EXERCISE INPUT
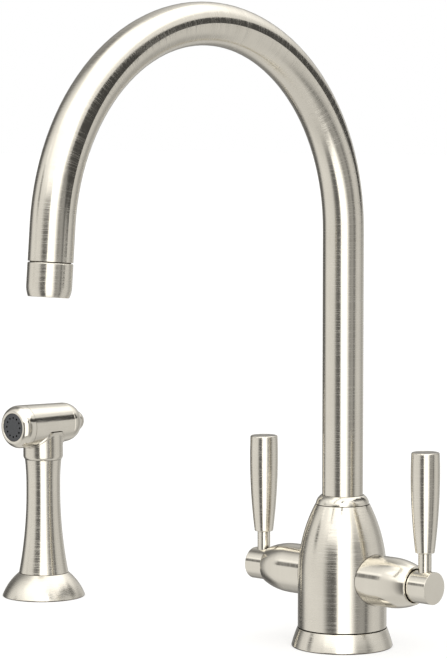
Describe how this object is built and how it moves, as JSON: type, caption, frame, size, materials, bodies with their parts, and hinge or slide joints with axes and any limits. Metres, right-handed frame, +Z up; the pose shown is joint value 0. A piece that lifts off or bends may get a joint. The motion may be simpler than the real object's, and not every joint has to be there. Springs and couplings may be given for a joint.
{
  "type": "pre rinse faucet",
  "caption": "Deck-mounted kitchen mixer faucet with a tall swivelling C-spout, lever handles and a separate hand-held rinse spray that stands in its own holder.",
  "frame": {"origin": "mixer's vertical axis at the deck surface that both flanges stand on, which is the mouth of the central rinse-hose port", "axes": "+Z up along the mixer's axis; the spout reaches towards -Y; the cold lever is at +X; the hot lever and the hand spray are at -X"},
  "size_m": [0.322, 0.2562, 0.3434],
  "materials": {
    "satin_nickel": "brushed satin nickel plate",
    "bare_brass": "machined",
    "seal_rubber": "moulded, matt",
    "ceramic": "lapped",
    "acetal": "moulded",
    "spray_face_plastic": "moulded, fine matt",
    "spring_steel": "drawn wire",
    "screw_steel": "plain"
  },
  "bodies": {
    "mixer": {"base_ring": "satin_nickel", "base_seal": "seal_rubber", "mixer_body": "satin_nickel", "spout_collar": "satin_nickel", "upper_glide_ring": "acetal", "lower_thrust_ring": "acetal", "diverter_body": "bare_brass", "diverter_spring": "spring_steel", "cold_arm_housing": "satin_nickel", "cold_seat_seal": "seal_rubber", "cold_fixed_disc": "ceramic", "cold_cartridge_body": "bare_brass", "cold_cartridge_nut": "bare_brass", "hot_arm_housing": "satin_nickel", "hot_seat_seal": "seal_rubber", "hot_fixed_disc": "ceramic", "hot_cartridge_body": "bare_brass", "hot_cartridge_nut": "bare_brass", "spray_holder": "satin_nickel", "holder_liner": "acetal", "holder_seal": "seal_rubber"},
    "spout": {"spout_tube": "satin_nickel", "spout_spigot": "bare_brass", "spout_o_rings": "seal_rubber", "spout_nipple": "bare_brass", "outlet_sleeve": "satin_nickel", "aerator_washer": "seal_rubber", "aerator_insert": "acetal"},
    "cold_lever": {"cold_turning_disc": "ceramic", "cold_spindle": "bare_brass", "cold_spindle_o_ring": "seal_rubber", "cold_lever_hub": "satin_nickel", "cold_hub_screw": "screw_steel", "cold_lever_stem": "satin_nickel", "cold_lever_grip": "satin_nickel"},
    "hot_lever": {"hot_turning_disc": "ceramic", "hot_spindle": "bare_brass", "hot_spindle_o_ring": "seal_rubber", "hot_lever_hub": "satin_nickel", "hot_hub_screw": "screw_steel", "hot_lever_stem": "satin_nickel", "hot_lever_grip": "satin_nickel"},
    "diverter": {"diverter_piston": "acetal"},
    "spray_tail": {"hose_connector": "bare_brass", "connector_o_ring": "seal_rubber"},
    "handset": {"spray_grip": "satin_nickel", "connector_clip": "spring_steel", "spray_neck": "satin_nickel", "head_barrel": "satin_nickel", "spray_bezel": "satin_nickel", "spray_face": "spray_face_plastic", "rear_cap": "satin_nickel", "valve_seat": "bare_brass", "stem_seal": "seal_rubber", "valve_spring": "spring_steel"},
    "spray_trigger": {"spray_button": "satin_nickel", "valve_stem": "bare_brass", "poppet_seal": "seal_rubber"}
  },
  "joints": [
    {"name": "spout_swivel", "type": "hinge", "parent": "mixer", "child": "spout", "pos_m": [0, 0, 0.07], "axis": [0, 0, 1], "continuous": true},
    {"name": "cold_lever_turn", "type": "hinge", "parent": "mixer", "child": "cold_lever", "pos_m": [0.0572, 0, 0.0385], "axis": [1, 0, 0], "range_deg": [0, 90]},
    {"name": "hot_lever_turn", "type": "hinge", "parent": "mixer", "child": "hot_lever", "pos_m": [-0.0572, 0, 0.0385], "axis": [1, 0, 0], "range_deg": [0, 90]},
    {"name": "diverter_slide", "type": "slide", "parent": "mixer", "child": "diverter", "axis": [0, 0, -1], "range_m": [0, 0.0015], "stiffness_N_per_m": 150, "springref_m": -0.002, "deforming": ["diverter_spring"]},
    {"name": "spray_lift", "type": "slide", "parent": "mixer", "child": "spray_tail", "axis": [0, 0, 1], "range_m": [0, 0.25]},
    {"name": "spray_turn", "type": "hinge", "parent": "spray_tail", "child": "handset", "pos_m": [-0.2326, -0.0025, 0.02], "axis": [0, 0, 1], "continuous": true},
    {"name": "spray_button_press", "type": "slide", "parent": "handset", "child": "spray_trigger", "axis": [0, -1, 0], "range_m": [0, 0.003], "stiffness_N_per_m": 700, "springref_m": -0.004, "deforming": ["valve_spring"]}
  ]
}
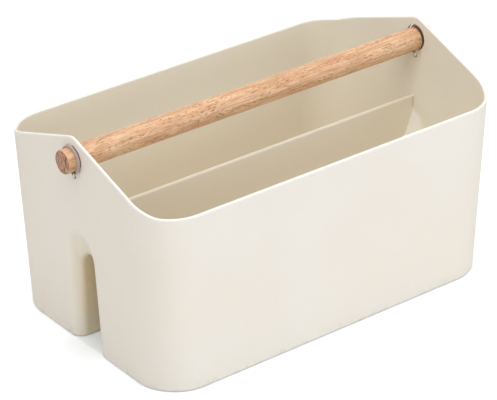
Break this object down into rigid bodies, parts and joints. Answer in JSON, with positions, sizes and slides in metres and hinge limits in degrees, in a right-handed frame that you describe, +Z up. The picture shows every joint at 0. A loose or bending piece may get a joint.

TASK OBJECTIVE
Give an exact copy of all the data shown above.

RESPONSE TO THE TASK
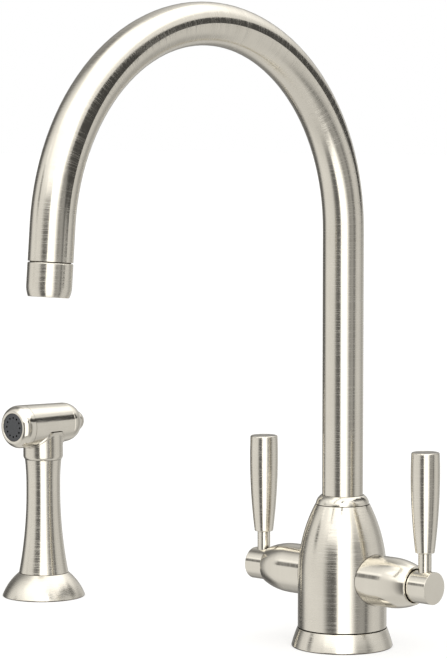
Describe how this object is built and how it moves, as JSON: type, caption, frame, size, materials, bodies with their parts, and hinge or slide joints with axes and any limits. Metres, right-handed frame, +Z up; the pose shown is joint value 0. A piece that lifts off or bends may get a joint. The motion may be simpler than the real object's, and not every joint has to be there. Springs and couplings may be given for a joint.
{
  "type": "pre rinse faucet",
  "caption": "Deck-mounted kitchen mixer faucet with a tall swivelling C-spout, lever handles and a separate hand-held rinse spray that stands in its own holder.",
  "frame": {"origin": "mixer's vertical axis at the deck surface that both flanges stand on, which is the mouth of the central rinse-hose port", "axes": "+Z up along the mixer's axis; the spout reaches towards -Y; the cold lever is at +X; the hot lever and the hand spray are at -X"},
  "size_m": [0.322, 0.2562, 0.3434],
  "materials": {
    "satin_nickel": "brushed satin nickel plate",
    "bare_brass": "machined",
    "seal_rubber": "moulded, matt",
    "ceramic": "lapped",
    "acetal": "moulded",
    "spray_face_plastic": "moulded, fine matt",
    "spring_steel": "drawn wire",
    "screw_steel": "plain"
  },
  "bodies": {
    "mixer": {"base_ring": "satin_nickel", "base_seal": "seal_rubber", "mixer_body": "satin_nickel", "spout_collar": "satin_nickel", "upper_glide_ring": "acetal", "lower_thrust_ring": "acetal", "diverter_body": "bare_brass", "diverter_spring": "spring_steel", "cold_arm_housing": "satin_nickel", "cold_seat_seal": "seal_rubber", "cold_fixed_disc": "ceramic", "cold_cartridge_body": "bare_brass", "cold_cartridge_nut": "bare_brass", "hot_arm_housing": "satin_nickel", "hot_seat_seal": "seal_rubber", "hot_fixed_disc": "ceramic", "hot_cartridge_body": "bare_brass", "hot_cartridge_nut": "bare_brass", "spray_holder": "satin_nickel", "holder_liner": "acetal", "holder_seal": "seal_rubber"},
    "spout": {"spout_tube": "satin_nickel", "spout_spigot": "bare_brass", "spout_o_rings": "seal_rubber", "spout_nipple": "bare_brass", "outlet_sleeve": "satin_nickel", "aerator_washer": "seal_rubber", "aerator_insert": "acetal"},
    "cold_lever": {"cold_turning_disc": "ceramic", "cold_spindle": "bare_brass", "cold_spindle_o_ring": "seal_rubber", "cold_lever_hub": "satin_nickel", "cold_hub_screw": "screw_steel", "cold_lever_stem": "satin_nickel", "cold_lever_grip": "satin_nickel"},
    "hot_lever": {"hot_turning_disc": "ceramic", "hot_spindle": "bare_brass", "hot_spindle_o_ring": "seal_rubber", "hot_lever_hub": "satin_nickel", "hot_hub_screw": "screw_steel", "hot_lever_stem": "satin_nickel", "hot_lever_grip": "satin_nickel"},
    "diverter": {"diverter_piston": "acetal"},
    "spray_tail": {"hose_connector": "bare_brass", "connector_o_ring": "seal_rubber"},
    "handset": {"spray_grip": "satin_nickel", "connector_clip": "spring_steel", "spray_neck": "satin_nickel", "head_barrel": "satin_nickel", "spray_bezel": "satin_nickel", "spray_face": "spray_face_plastic", "rear_cap": "satin_nickel", "valve_seat": "bare_brass", "stem_seal": "seal_rubber", "valve_spring": "spring_steel"},
    "spray_trigger": {"spray_button": "satin_nickel", "valve_stem": "bare_brass", "poppet_seal": "seal_rubber"}
  },
  "joints": [
    {"name": "spout_swivel", "type": "hinge", "parent": "mixer", "child": "spout", "pos_m": [0, 0, 0.07], "axis": [0, 0, 1], "continuous": true},
    {"name": "cold_lever_turn", "type": "hinge", "parent": "mixer", "child": "cold_lever", "pos_m": [0.0572, 0, 0.0385], "axis": [1, 0, 0], "range_deg": [0, 90]},
    {"name": "hot_lever_turn", "type": "hinge", "parent": "mixer", "child": "hot_lever", "pos_m": [-0.0572, 0, 0.0385], "axis": [1, 0, 0], "range_deg": [0, 90]},
    {"name": "diverter_slide", "type": "slide", "parent": "mixer", "child": "diverter", "axis": [0, 0, -1], "range_m": [0, 0.0015], "stiffness_N_per_m": 150, "springref_m": -0.002, "deforming": ["diverter_spring"]},
    {"name": "spray_lift", "type": "slide", "parent": "mixer", "child": "spray_tail", "axis": [0, 0, 1], "range_m": [0, 0.25]},
    {"name": "spray_turn", "type": "hinge", "parent": "spray_tail", "child": "handset", "pos_m": [-0.2326, -0.0025, 0.02], "axis": [0, 0, 1], "continuous": true},
    {"name": "spray_button_press", "type": "slide", "parent": "handset", "child": "spray_trigger", "axis": [0, -1, 0], "range_m": [0, 0.003], "stiffness_N_per_m": 700, "springref_m": -0.004, "deforming": ["valve_spring"]}
  ]
}
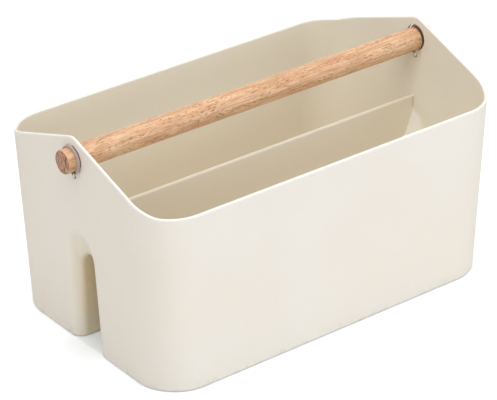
Break this object down into rigid bodies, parts and joints. Answer in JSON, with positions, sizes and slides in metres and hinge limits in degrees, in a right-handed frame that you describe, +Z up. The picture shows every joint at 0. A loose or bending piece may get a joint.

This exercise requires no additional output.